The most common form of rush comes from a lack of slide control. Some (or all) of the rowers are zipping into the stern and crash up to the catch position much faster then they want to. The ones who are causing it usually don't know they're causing it. Sometimes the stroke seat is causing it, doesn't know that, and complains of being rushed (this is rare). The people being rushed fell like everyone else is say "hurry up and get to the catch," so their mental response is "stop rushing me." Even when rush is not purely a slide control issue, getting the crew to focus on sliding together is often the best solution.
Assume all 8 rowers in the boat weigh 150lbs. Their total weight is 1200lbs. Now assume the combined weight of the boat, oars, and coxswain is 350lbs. The rowers (weight moving on the slide) are more than 3 times heavier than the rest of the system (weight not moving on the slide). When the rowers slide, they are barely moving into the stern. Because they weigh more, they are actually moving the shell forward underneath them. The boat is actually getting faster or holding a fairly constant speed. This is what you need to feel. And how that feels is how you recognize rush.
For the coxswain, rush feels like the boat is being yanked out from underneath you. You're the dishes on the table, the rowers are the magician, and the hull is the table cloth. If at any point before the oars go in the water you fell yanked forward, the crew is rushing. Of course this is all relative. Higher ratings have faster recoveries (faster slides), so the pull forward will be stronger than at lower rating. Lower ratings should be gradual enough that the boat speed feels more constant.
For the rowers being rushed, there are two different ways rush can feel:
First, consider if the entire bow 7 is starting the slide too early and pulling the boat forward before the stroke seat (or any other rower) is ready to start their slide (that rower is still setting the body over into the stern). That one rower is going to feel pushed over and into the start of the slide. And they will have to fight to control the speed of their slide.
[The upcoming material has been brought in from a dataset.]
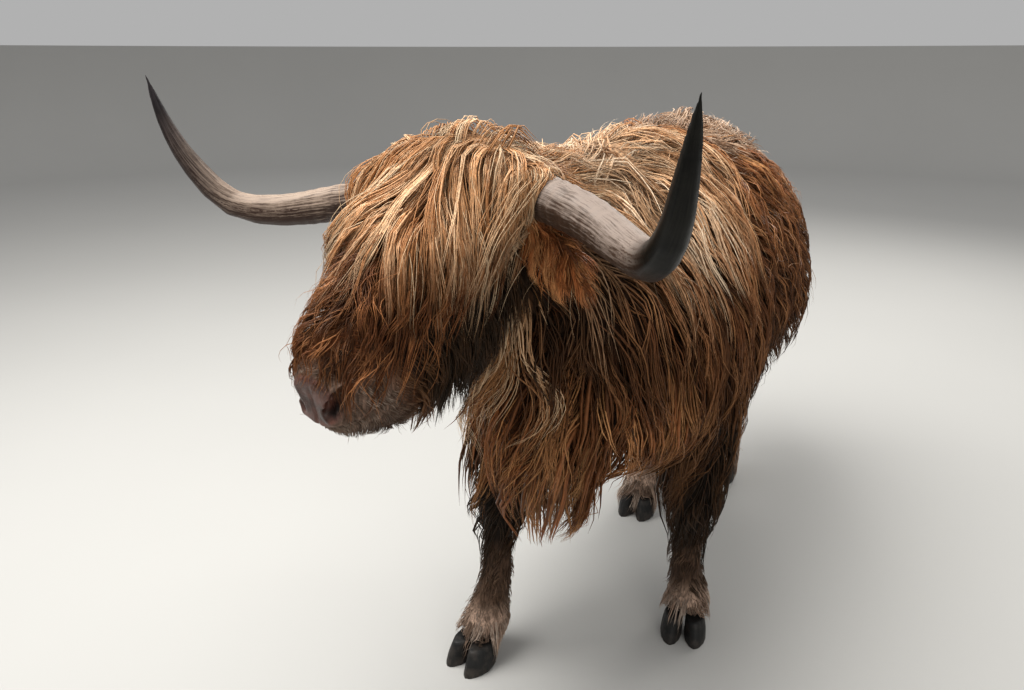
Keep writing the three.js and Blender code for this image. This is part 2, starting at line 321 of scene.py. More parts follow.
def add_copy(whole: bmesh.types.BMesh, one: bmesh.types.BMesh) -> None:
    """Adds one bmesh to another and frees it."""
    copy = bpy.data.meshes.new("copy")
    one.to_mesh(copy)
    one.free()
    whole.from_mesh(copy)
    bpy.data.meshes.remove(copy)


def merged(nodes: dict[str, bpy.types.Object], names: list[str], grow: float = 0.0) -> bmesh.types.BMesh:
    """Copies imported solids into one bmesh, their loose triangles joined.

    Args:
        nodes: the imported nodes.
        names: those to copy.
        grow: how far each solid swells, so that neighbours overlap.

    Returns:
        The bmesh, which the caller frees.
    """
    whole = bmesh.new()
    for name in names:
        one = bmesh.new()
        one.from_mesh(nodes[name].data)
        bmesh.ops.remove_doubles(one, verts=one.verts, dist=2e-5)
        one.normal_update()
        for vert in one.verts:
            vert.co += vert.normal * grow
        add_copy(whole, one)
    return whole


def remeshed(name: str, shape: bmesh.types.BMesh, voxel: float) -> bpy.types.Mesh:
    """Joins overlapping closed shapes into one surface of even squares.

    Args:
        name: the new mesh's name.
        shape: the closed shapes, freed here.
        voxel: the length of a square's side.

    Returns:
        The mesh of the largest surface.
    """
    rough = bpy.data.meshes.new(name + "_rough")
    shape.to_mesh(rough)
    shape.free()
    holder = show(name + "_rough", rough)
    step = holder.modifiers.new("join", "REMESH")
    step.mode = "VOXEL"
    step.voxel_size = voxel
    step.adaptivity = 0.0
    graph = bpy.context.evaluated_depsgraph_get()
    mesh = bpy.data.meshes.new_from_object(holder.evaluated_get(graph))
    bpy.data.objects.remove(holder)
    bpy.data.meshes.remove(rough)
    mesh.name = name
    return largest_only(mesh)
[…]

But then since the crew is ahead of them, they'll need to slide faster than the rest of the boat to catch up. It starts to hurt the front of your shins as you pull through the toes to get to full slide.
Second, consider if the entire crew is starting the slide together but the stroke seat wants to slide slower. The boat is being yanked forward, so the stroke feels like their feet are being jammed up underneath them and they have to fight to prevent slamming into the catch. The next thing that happens is the bow 7 either pauses at the catch or start to catch before the stroke seat wants to. The stroke seat (in both cases) again fights to pull all the way to full compression and the front of the shins start to burn. Plus, it's often hard to control body position because you're getting shoved around by the rest of the boat.
Remember that rush is relative. If everyone has agreed that we want to zip down the slide then no one is "being rushed". Some crews specifically accelerate into the stern, which would feel like rush to someone not expecting that. Our recovery is decelerating. It means the turn-around at the catch should be gentle, and the boat should be slowing down during the recovery. Watch the stroke seat's slide versus the timing of the catch, and the motion of the oars up to the catch. Judge theirs speed down the slide based on how their oars swing from perpendicular to the hull out to the catch angle. Oars moving perfectly parallel is a good sign of a crew swinging and sliding together. If you can see everyone reaching the catch too early for stroke seat, they are rushing.
While I'm talking about the feeling of rush, it's worth mentioning the feeling of boat check: it's basically the opposite. Boat check is any force to stop forward momentum of the hull. The most common form is not being locked on at the catch and kicking the boat backward as rowers drive the legs without their oars being able to lever the boat forward. Again, the rowers outweigh the shell/oars/coxswain by a lot. In really bad boat check, the hull can slow way down very quickly until the oars engage and get it going again.
The feel of this is opposite to rush. In the coxswain seat you feel like the boat hits a wall and your torso wants to fall forward so your face hits the knees of the stroke seat. Jerking back and forth at the catch is probably boat check. Our soft catches mean that our boats should not jerk much around the catch. Any jerking happens at the finish when we snap our drive off and quickly get the hands/body out of the bow. Rowers have trouble feeling boat check, but coxswains feel it no matter what. The question becomes how much is there, and can it be reduced any so the boat holds better speed?
Rush and boat check are most prominent at the catch (at the same time), and one often leads to the other. But that's not always the case. It's important to recognize which one is going on (or is worse), and then work to fix the problem. Think hard about what you feel. Look for other signs in the oars on in the motion of the stern pair. Fixing the real problem is rarely done by saying "stop rushing." A more precise solution like "control your slides so we can get rid of this rush," is probably better. Then spends some strokes saying "swing and sliiiiiiiiiiiiiiiiiiide, swing and sliiiiiiiiiiiiiiiiide," during the recovery is a good idea.